Вот уже вторые сутки они отсиживались на явочной квартире в небольшом подмосковном поселке. Хозяин ее, шестидесятилетний столяр-краснодеревщик, совершенно не удивился появлению гостей. Приняв пакет с деньгами, который предназначался ему в виде платы за постой и за службу, потом еще один, поменьше, на двухнедельное содержание своих «квартирантов», он иронично проворчал: «Ни черта они там толком не знают, что здесь почем на черном рынке. Ну да что с них…» И больше не встревал ни в какие разговоры-переговоры.

– «Господин капитан». Приятно звучит. Страшно подумать, что рано или поздно придется снять форму и опять стать обычным уркой. Не поверишь: иногда я действительно начинаю чувствовать себя офицером.

– Вернемся в Германию – и ты станешь им. Ведь и сейчас ты уже унтер-офицер.

– Я ведь уже сказал тебе, лагерь-майор: не вернусь я в Германию.

– Тогда почему до сих пор здесь, на явке?

– Ясное дело почему: нужно привыкнуть, осмотреться. Сегодня я целый час гулял по окраине Москвы. И весь час – в страхе: вот-вот остановят, проверят документы – и в подвал энкавэдэ. Под вышку. Под вечер шурану еще на часок. Пора подыскивать вдовушку, лет под тридцать. Ты-то к своим знакомцам по сталинскому гаражу когда двинешь?

– Завтра, утречком. Первый визит фронтовика. Разведка боем.

Под вечер Меринов действительно куда-то ушел. Как только за ним закрылась калитка, к майору наведался хозяин, который предпочитал целый день возиться в саду или отдыхать в довольно теплой капитальной пристройке.

– Чего тянешь, майор? – мрачно спросил он.

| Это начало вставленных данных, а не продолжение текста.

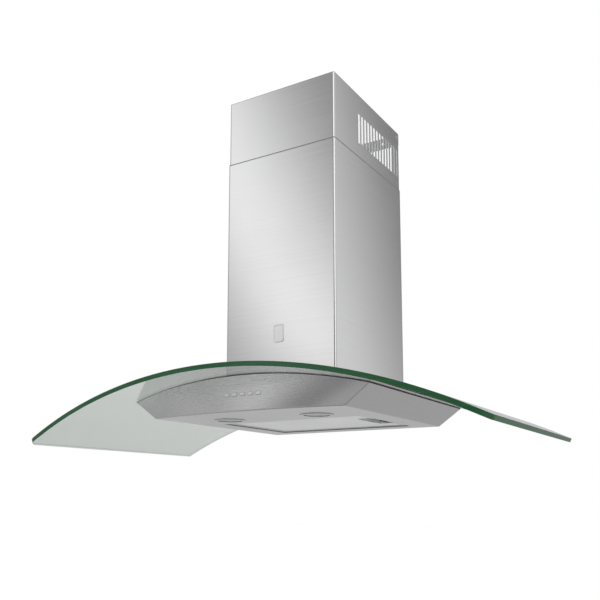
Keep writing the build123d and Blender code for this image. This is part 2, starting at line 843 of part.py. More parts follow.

– Вы о чем это, Петр Степанович?

– Знаешь, о чем. Пристройка моя с хитрецой. Тары-бары ваши подслушиваю… иногда. Напарничек твой на вольную запросил. К тому же, по жаргончику сужу, из бывших зэков. Он или сразу сдаст нас обоих, или через два-три дня в милицию попадет и там расколется.

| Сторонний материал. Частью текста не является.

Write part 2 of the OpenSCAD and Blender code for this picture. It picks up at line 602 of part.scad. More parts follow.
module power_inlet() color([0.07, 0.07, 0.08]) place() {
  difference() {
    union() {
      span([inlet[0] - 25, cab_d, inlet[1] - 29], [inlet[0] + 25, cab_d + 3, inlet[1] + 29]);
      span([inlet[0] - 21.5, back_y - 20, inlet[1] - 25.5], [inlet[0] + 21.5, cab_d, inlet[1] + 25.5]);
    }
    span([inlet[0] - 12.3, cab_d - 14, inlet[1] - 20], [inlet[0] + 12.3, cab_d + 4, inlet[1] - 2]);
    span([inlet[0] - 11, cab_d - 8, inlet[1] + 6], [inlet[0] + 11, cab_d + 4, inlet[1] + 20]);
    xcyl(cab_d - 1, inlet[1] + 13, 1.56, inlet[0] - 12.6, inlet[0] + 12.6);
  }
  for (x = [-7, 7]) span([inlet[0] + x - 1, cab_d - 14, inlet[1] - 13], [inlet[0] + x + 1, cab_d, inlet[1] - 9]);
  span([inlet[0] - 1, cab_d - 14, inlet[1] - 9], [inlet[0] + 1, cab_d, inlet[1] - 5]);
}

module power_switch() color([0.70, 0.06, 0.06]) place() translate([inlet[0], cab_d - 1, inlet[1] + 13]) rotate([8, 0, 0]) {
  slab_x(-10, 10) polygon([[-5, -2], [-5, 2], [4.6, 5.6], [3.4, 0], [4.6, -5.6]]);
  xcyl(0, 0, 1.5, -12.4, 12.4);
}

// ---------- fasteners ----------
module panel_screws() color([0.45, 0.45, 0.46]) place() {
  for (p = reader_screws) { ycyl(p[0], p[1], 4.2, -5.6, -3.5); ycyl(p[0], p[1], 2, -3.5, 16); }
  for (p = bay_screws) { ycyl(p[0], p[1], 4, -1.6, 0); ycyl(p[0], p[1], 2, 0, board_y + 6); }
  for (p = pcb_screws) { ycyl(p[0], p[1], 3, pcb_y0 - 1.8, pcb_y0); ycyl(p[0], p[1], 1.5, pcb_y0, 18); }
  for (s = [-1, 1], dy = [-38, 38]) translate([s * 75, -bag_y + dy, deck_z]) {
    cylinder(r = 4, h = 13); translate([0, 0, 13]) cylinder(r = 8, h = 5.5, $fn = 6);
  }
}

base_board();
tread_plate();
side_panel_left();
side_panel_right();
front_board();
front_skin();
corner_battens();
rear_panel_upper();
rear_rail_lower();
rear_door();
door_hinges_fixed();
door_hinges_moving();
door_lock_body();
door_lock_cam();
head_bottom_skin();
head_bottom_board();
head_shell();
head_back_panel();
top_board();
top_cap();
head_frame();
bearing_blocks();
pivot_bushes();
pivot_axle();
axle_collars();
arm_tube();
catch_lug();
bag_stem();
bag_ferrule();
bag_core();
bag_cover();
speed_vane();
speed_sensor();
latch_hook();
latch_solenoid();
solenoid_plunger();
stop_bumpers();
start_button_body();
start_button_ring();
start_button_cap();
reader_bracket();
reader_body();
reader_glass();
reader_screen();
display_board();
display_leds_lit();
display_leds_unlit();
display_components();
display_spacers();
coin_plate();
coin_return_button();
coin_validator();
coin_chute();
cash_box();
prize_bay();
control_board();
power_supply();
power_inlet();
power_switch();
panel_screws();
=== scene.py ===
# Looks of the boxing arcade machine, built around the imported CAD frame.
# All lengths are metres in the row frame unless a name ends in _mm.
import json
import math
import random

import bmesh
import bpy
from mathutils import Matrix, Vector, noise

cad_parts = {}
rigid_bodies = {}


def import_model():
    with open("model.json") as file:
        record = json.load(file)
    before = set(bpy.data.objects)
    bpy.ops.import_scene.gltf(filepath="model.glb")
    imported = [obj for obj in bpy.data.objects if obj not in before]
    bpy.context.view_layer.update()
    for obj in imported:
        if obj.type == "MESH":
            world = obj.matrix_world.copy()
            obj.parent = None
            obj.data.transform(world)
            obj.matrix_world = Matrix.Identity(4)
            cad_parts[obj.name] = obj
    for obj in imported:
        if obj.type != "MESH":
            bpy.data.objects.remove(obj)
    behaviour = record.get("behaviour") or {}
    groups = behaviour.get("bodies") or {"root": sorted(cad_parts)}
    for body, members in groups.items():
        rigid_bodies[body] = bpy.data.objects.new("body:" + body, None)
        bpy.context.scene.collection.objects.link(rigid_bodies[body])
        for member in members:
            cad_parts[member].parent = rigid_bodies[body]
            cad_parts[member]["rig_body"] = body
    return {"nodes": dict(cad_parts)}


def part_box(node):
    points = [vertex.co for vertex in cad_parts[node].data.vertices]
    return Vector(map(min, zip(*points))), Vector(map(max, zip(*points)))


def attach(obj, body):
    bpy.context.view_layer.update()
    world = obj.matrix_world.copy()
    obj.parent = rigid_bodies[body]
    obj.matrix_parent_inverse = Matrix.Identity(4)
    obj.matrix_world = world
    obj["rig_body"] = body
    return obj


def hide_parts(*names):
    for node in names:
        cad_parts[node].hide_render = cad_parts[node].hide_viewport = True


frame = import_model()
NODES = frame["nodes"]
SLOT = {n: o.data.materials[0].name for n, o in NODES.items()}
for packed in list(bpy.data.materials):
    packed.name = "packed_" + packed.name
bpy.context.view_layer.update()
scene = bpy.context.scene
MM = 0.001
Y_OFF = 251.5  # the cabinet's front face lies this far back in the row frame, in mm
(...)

– Он должен уйти… Мы так договорились.

– Из нашего дела, майор, или кто ты там на самом деле, так просто не выходят. – Старик был мал ростом и тощ телом. Дистрофически запавшая грудь его почти ежеминутно издавала надрывный кашель и астматические всхрипы, которые свидетельствовали о том, что земной путь его уже недолог. – Из нашей игры так не выходят, майор. Предательство – великий грех. Зачем допускать, чтобы капитан губил свою душу?

– О душе заботишься?

– Ты прав, – перехватил он взгляд Кондакова. – Не жилец я на этом свете. Легкие… Да не боись, не туберкулез. Просто гнилые они у меня. Но все равно умереть хочу в своем доме, по-людски, а не в камере НКВД, под пытками.

Кондаков медленно закурил папиросу и потом долго и старательно гасил ее о каблук.

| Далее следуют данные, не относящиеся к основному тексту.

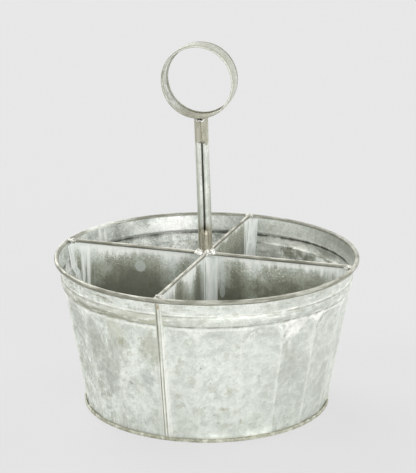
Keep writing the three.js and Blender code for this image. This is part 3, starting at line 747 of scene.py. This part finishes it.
def weathered_zinc(name, along, ends, stains, marks, curtain, shift):
    """Panel zinc: white runs under the hem, olive dirt lower down that also stands for painted shade
    deep in the compartments, painted light just under the hem, a hem with a painted highlight on its
    crown and painted shade beneath it, and bright tinning at the joints.

    along is the axis that the panel runs on. Each of the ends is where the wiped solder starts
    and stops on it, how far it fades out, and from what height. Each of the stains is the middle
    and the half width of an upright stain, how dark it is, and how far white runs over it. Each
    of the marks is the middle and the reach of a round mark that a drop has left, and how it is
    squashed. curtain is how much the dirt hangs down in stripes."""
    finish, place = start_finish(name)
    run, height, tab = place.axis(along), place.axis("Z"), place.marked("tab")
    streak = grain(place, 0.003, stretch=(1, 1, 0.1), detail=6.0, rough=0.65, shift=shift)
    curtains = grain(place, 0.0045, stretch=(1, 1, 0.09), rough=0.55, shift=shift + 2)
    cloud = grain(place, 0.014, detail=5.0, rough=0.6, shift=shift + 4)
    fine = grain(place, 0.0016, detail=6.0, rough=0.78, shift=shift + 5)
    spatter = grain(place, 0.0013, detail=4.0, rough=0.65, shift=shift + 6) + cloud * 0.35
    rub = grain(place, 0.003, stretch=(0.14, 0.14, 1), detail=6.0, rough=0.7, shift=shift + 8)
    stripes = grain(place, 0.0022, stretch=(1, 1, 0.05), detail=4.0, rough=0.6, shift=shift + 9)
    heavy = run.between(-0.002, -0.015)
    # Darker towards the bottom: olive dirt, and painted shade deep in the compartments.
    soil_and_shade = (0.122 - height) * 20 + heavy * (0.1005 - height) * 8 + (cloud - 0.5) * 1.35
    soil_and_shade = soil_and_shade + (streak - 0.5) * curtain + (fine - 0.5) * 1.25
    run_down = height.between(0.092, 0.1115) + (curtains - 0.5) * 1.5 + (cloud - 0.5) * 1.2
    for middle, half, dark, white in stains:
        bent = run - middle + (streak - 0.5) * 0.012 + (cloud - 0.5) * 0.01
        near = bent.maths("ABSOLUTE", bent, 0.0).between(half, 0.2 * half)
        soil_and_shade = soil_and_shade + near * height.between(0.112, 0.108) * dark
        run_down = run_down + near * white
    dirt = soil_and_shade.ramp(
        (0.0, (230, 235, 230)),
        (0.2, (207, 212, 205)),
        (0.4, (167, 172, 158)),
        (0.6, (140, 143, 125)),
        (0.82, (107, 108, 86)),
        (1.0, (88, 88, 67)),
    )
    white = run_down.between(0.52, 1.02) * (streak.between(0.3, 0.6) * 0.4 + 0.55)
    # Painted light just under the hem.
    painted_light_under_hem = height.between(0.106, 0.109) * soil_and_shade.between(0.65, 0.5)
    spattered = height.between(0.092, 0.104) * spatter.between(0.77, 0.81)
    colour, tone = mottled_zinc(place, (226, 232, 229), (190, 196, 191), (150, 151, 126), shift)
    colour = colour.paint(
        (dirt, 0.85),
        ((250, 253, 250), white),
        ((252, 254, 250), painted_light_under_hem * streak.between(0.3, 0.5) * 0.7),
        ((250, 250, 238), spattered * 0.85),
    )
    for middle, reach, squash in marks:
        mark = blot(place, middle, reach, squash, 0.12)
        colour = colour.paint(((197, 204, 198), mark * 0.7))
    for start, stop, fade, low in ends:
        way = 1 if stop > start else -1
        past = (run - stop) * way
        band = ((run - start) * way).between(-0.0004, 0.0004)
        wiped = band * past.between(0.0006, 0.0)
        faded = band * past.between(fade, 0.0) * height.between(low, low + 0.014)
        colour = colour.paint(
            ((232, 238, 234), faded * stripes.between(0.35, 0.6) * 0.8),
            ((250, 253, 250), wiped * stripes.between(0.4, 0.58) * 0.85),
            ((252, 254, 250), past.between(-0.002, -0.001) * wiped * 0.8),
        )
    crown_wear_and_highlight = height.between(HEM_TOP - 0.0006, HEM_TOP - 0.0001)
    shade_under_roll = height.between(HEM_TOP - 0.0016, HEM_TOP - 0.0026)
    hem = rub.ramp((0.34, (102, 102, 88)), (0.5, (134, 134, 121)), (0.64, (176, 176, 164)))
    # The hem: a painted highlight, with wear, on its crown, and painted shade under the roll.
    hem = hem.paint(
        ((214, 212, 200), crown_wear_and_highlight * rub.between(0.38, 0.56) * 0.7),
        ((66, 65, 54), shade_under_roll * 0.85),
    )
    colour = colour.paint(
        (streak.ramp((0.38, (222, 229, 225)), (0.56, (253, 255, 253))), tab * 0.95),
        (hem, height.between(HEM_TOP - 0.0033, HEM_TOP - 0.0027)),
    )
    coat(finish, colour, 0.55 - tone * 0.14, 0.12 - tab * 0.12, tone + streak * 0.5, 0.0002)
    return finish


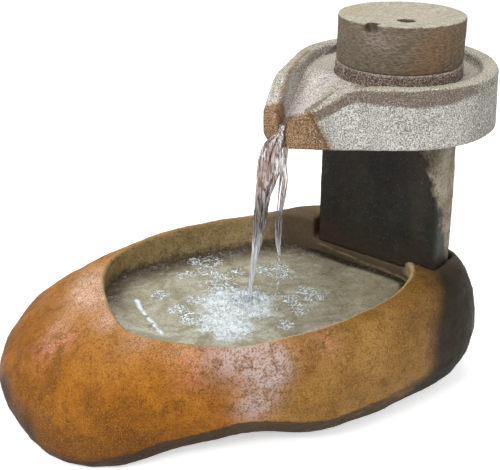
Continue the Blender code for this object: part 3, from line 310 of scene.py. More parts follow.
def peppered(look, colour, fine, dark, light, dark_share=0.75, light_share=0.65):
    """Granite's dark and light specks, laid over a colour."""
    colour = look.veil(colour, dark, fine, 0.5, 0.4, dark_share)
    return look.veil(colour, light, fine, 0.53, 0.63, light_share)


def tray_look():
    look = Look("tray_granite_look")
    fine = look.noise(390.0, 2, 0.65)
    coarse = look.noise(120.0, 4, 0.7)
    patches = look.noise(13.0, 4, 0.6, 0.5)
    colour = look.ramp(patches, (0.34, (166, 165, 157)), (0.5, (182, 181, 173)), (0.66, (198, 197, 190)))
    brown = look.scaled(coarse, 0.7, look.painted("brown"))
    brown = look.rise(look.scaled(look.noise(26.0, 4, 0.65, 0.3), 1.1, brown), 1.1, 1.75)
    colour = look.tint(colour, (120, 103, 88), brown, 0.8)
    # Painted shade on the tray's right side
    shady = look.zone("green", patches, 0.3, 0.55, 0.6, 1.0)
    colour = look.tint(colour, (124, 124, 104), shady, 0.75)
    rim = look.ramp(patches, (0.35, (166, 158, 132)), (0.62, (192, 184, 164)))
    colour = look.mix(look.painted("rim"), colour, rim)
    channel = look.painted("channel")
    bed = look.ramp(patches, (0.34, (164, 154, 136)), (0.52, (186, 176, 158)), (0.68, (202, 193, 179)))
    colour = look.mix(channel, colour, bed)
    # Painted shade with wet stone on the back left inner wall
    colour = look.tint(colour, (84, 72, 54), look.painted("wall"), 0.2)
    # Painted highlight on the wet channel
    flow = look.zone("flow", coarse, 0.38, 0.56, 0.4, 1.0)
    colour = look.tint(colour, (228, 216, 214), flow, 0.8)
    colour = peppered(look, colour, fine, (88, 80, 70), (242, 241, 236))
    colour = look.tint(colour, (98, 80, 66), brown, 0.62)
    rust = look.rise(look.scaled(coarse, 0.5, look.painted("rust")), 0.45, 0.95)
    orange = look.ramp(patches, (0.36, (116, 82, 52)), (0.5, (140, 100, 60)), (0.64, (158, 120, 78)))
    orange = peppered(look, orange, fine, (58, 36, 20), (206, 176, 128), 0.7, 0.5)
    colour = look.tint(colour, orange, rust, 0.9)
    colour = look.mix(look.zone("crease", coarse, 0.34, 0.5, 0.4, 0.75), colour, (84, 62, 42))
    line = look.zone("line", coarse, 0.34, 0.52, 0.3, 1.0)
    colour = look.tint(colour, (116, 78, 44), line, 0.72)
    black = look.rise(look.cells(330.0), 0.3, 0.16)
    few = look.rise(look.shades(330.0), 0.66, 0.74)
    colour = look.tint(colour, (56, 52, 46), look.times(black, few), 0.8)
    rough = look.scaled(look.larger(flow, look.times(channel, 0.3)), -0.55, 0.86)
    height = look.scaled(fine, 0.7, coarse)
    return look.done(colour, rough, height, 0.0018)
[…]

– С душой мы, допустим, разберемся. Что будем делать с телом?

– Усадьба у меня не то чтобы слишком уж на отшибе. Но неподалеку – парк, на краю которого небольшой овражек, давно превращенный в свалку. Там-то нам и придется потрудиться.

20

– Я никогда ничего не скрывал от тебя, Борман. Есть вопросы, обсуждая которые, я могу быть откровенным только с тобой.

«Майн кампф» лежала на высоком столике, словно на соборной кафедре, и фюрер склонился над ней, как великий грешник – над Святым Писанием. Предвечерний закат обагрял готическую строгость окна, превращая его в розовато-голубой витраж.